One of the most visible changes is the production of pigments. The integument cells accumulate compounds called proanthocyanidins (condensed tannins) and derivatives of the flavonol quercetin. These begin as colorless molecules, detectable as early as the two-cell embryo stage. Around 10 days after pollination, as the seed starts to dry, oxidative browning kicks in and the seed coat turns brown. This pigmentation is not just cosmetic. Mutant seeds that lack these tannins have thinner, less protective seed coats and show altered dormancy and longevity. The brown compounds essentially waterproof the seed and help regulate gas exchange, both of which influence how long a seed can remain viable in the soil.
By the time the seed is fully mature, the cells of the seed coat are dead. They completed their developmental program and were systematically dismantled during late seed maturation. What remains is a tough, chemically fortified shell that can protect the living embryo inside for months, years, or in some cases decades.
Genes That Control Integument Development
Two genes in Arabidopsis illustrate how tightly integument formation is regulated. The gene called INNER NO OUTER (INO) controls outer integument development. When INO is disrupted, the outer integument primordium forms on the wrong side of the ovule and then stops growing entirely. The gene AINTEGUMENTA (ANT) is even more fundamental: mutations in ANT affect the initiation of both integuments, resulting in ovules that are essentially naked.

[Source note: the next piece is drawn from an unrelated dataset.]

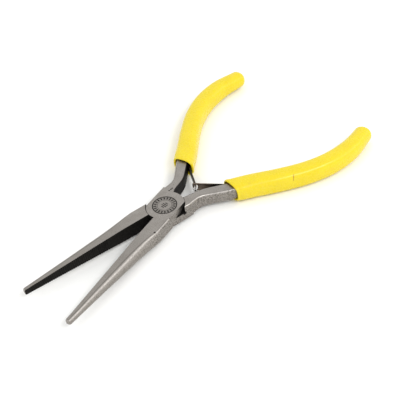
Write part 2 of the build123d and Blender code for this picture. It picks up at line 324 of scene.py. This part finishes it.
def forged_steel(half):
    """Ground top and bottom, blasted sides, and the black of the heat treatment left inside; painted
    highlights where the sides round over, and painted shade on the upright faces, along the flat's edge, on
    the jaw's top towards its tip and in the joint's gaps.
    """
    s = Shader("forged_steel_" + half.letter)
    along = s.dot(s.place, tuple(half.x))
    upright = s.math("ABSOLUTE", s.dot(s.normal, (0, 0, 1)))
    radius = s.distance(s.times(s.place, (1, 1, 0)), (0, 0, 0))
    black, worn = oxide_and_gap_shade_masks(s, half, along, upright, radius)

    # Ground faces are a warm light grey with fine speckle; sides are darker and coarser.
    cloud = s.noise(5.0, 2.0)
    grain = s.noise(0.28, 3.0, 0.65)
    coarse = s.noise(0.55, 4.0, 0.7)
    drawn = s.noise(0.12, 2.0, 0.5, stretch=(6, 6, 1))
    ground = s.mix(s.ramp(grain, 0.32, 0.68), grey(0.25, 0.07), grey(0.37, 0.07))
    ground = s.mix(s.ramp(cloud, 0.35, 0.7, 0.0, 0.35), ground, grey(0.22, 0.1))
    # Painted shade: the ground faces darken along the jaw towards its tip.
    ground = s.mix(s.ramp(along, -14.0, -22.0, 0.0, 0.3), ground, grey(0.21, 0.08))
    blasted = s.mix(s.ramp(coarse, 0.3, 0.62), grey(0.1, 0.1), grey(0.38, 0.08))
    brushed = s.noise(0.3, 3.0, 0.6, stretch=(0.5, 3, 3))
    brushed = s.mix(s.ramp(brushed, 0.3, 0.7), grey(0.2, 0.1), grey(0.36, 0.08))
    blasted = s.mix(s.ramp(along, -17.0, -26.0, 0.0, 0.85), blasted, brushed)
    side = s.ramp(upright, 0.75, 0.45)
    steel = s.mix(side, ground, blasted)

    # Painted highlight, a lighter grey where the sides round over, with a thin dark line of painted shade
    # along the flat's edge.
    fillet_band = s.both(s.ramp(upright, 0.97, 0.9), s.ramp(upright, 0.4, 0.62))
    painted_highlight = s.both(fillet_band, s.ramp(coarse, 0.35, 0.65, 0.1, 0.55), s.ramp(along, -16.0, -8.0, 0.5, 1.0))
    steel = s.mix(painted_highlight, steel, grey(0.56, 0.05))
    # Painted shade: a thin dark line along the edge of the flat.
    rim = s.both(s.ramp(upright, 0.998, 0.99), s.ramp(upright, 0.93, 0.965))
    steel = s.mix(s.math("MULTIPLY", rim, 0.45), steel, grey(0.1, 0.1))
    # Painted shade: faces that stand upright are darkened.
    steel = s.mix(s.ramp(upright, 0.35, 0.1, 0.0, 0.2), steel, grey(0.1, 0.12))

    # Sparse dark pits, the dent and the punched dots.
    distance, tint = s.cells(1.7)
    pit_size = s.ramp(s.dot(tint, (1, 0, 0)), 0.55, 1.0, 0.0, 0.12)
    pits = s.math("GREATER_THAN", pit_size, distance)
    steel = s.mix(s.math("MULTIPLY", pits, 0.75), steel, grey(0.06, 0.1))
    nick = s.ramp(s.distance(s.place, NICK), 0.65, 0.3)
    dots = s.either(*(s.ramp(s.distance(s.place, dot), 0.46, 0.34) for dot in DOTS))
    steel = s.mix(s.math("MULTIPLY", s.either(nick, dots), 0.9), steel, grey(0.02, 0.1))

    # Stamped ring on the joint's top face: dark in the grooves, dull between them.
    height = s.dot(s.place, (0, 0, 1))
    groove = s.both(
        stamp_depth(s, height),
        s.ramp(radius, MARK_RADIUS + 0.3, MARK_RADIUS + 0.15),
    )
    stamped = s.both(
        s.ramp(height, TOP - 0.04, TOP - 0.01),
        s.ramp(radius, MARK_RADIUS - 0.3, MARK_RADIUS - 0.5),
    )

    # Black of the inner faces, and partly painted shade in the joint's gaps: even, but scratched through to
    # a dull grey where it is worn.
    scratches = s.noise(0.1, 2.0, 0.6, stretch=(1, 1, 0.08))
    bare = s.mix(s.ramp(scratches, 0.45, 0.65), grey(0.008, 0.08), grey(0.04, 0.06))
    black_oxide_and_shade = s.mix(s.ramp(coarse, 0.4, 0.7), grey(0.005, 0.13), grey(0.014, 0.1))
    dark = s.mix(worn, black_oxide_and_shade, bare)
    colour = s.mix(black, steel, dark)
    colour = s.mix(s.math("MULTIPLY", stamped, 0.3), colour, grey(0.05, 0.12))
    colour = s.mix(s.math("MULTIPLY", groove, 0.97), colour, grey(0.006, 0.15))

    rough = s.mix(side, s.ramp(grain, 0.3, 0.7, 0.46, 0.34), s.ramp(coarse, 0.3, 0.7, 0.5, 0.3))
    rough = s.mix(fillet_band, rough, s.ramp(coarse, 0.3, 0.7, 0.42, 0.32))
    rough = s.mix(black, rough, 0.62)
    metal = s.mix(s.either(black, groove), 1.0, 0.1)
    fine = s.bump(s.mix(side, grain, coarse), 0.012, 0.7)
    normal = s.bump(drawn, 0.004, 0.5, under=fine)
    normal = s.bump(s.math("MULTIPLY", pits, -1.0), 0.03, 0.6, under=normal)
    s.set(colour=colour, metal=metal, rough=rough, normal=normal, gloss=0.12)
    return s.material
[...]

These genetic studies have also informed a broader debate about where integuments came from in the first place. The most widely accepted idea, the telome theory, proposes that integuments evolved through the gradual fusion of sterile branches around an ancient megasporangium (the spore-producing structure). An alternative view, based on developmental genetics, suggests that integuments are not modified versions of pre-existing structures at all but rather novel lateral organs that arose from the meristematic tissue of the nucellus itself.
Integument Development Before Fertilization
Integument growth begins well before pollination. During ovule development, the inner integument primordium appears first, emerging as a ring of tissue around the nucellus. The outer integument follows shortly after. In Arabidopsis, both integuments start as two-cell-layer structures. As the ovule matures through its final pre-fertilization stage, the inner integument gains a third cell layer through a round of cell division in its innermost layer. This gives the ovule its full five-layer integument architecture before the pollen tube even arrives.
This pre-fertilization growth is entirely under maternal genetic control. The integument layers are maternal tissue, genetically identical to the mother plant. It is only after fertilization that the integuments receive signals from the developing endosperm that trigger the next wave of growth and differentiation, eventually transforming them into the seed coat.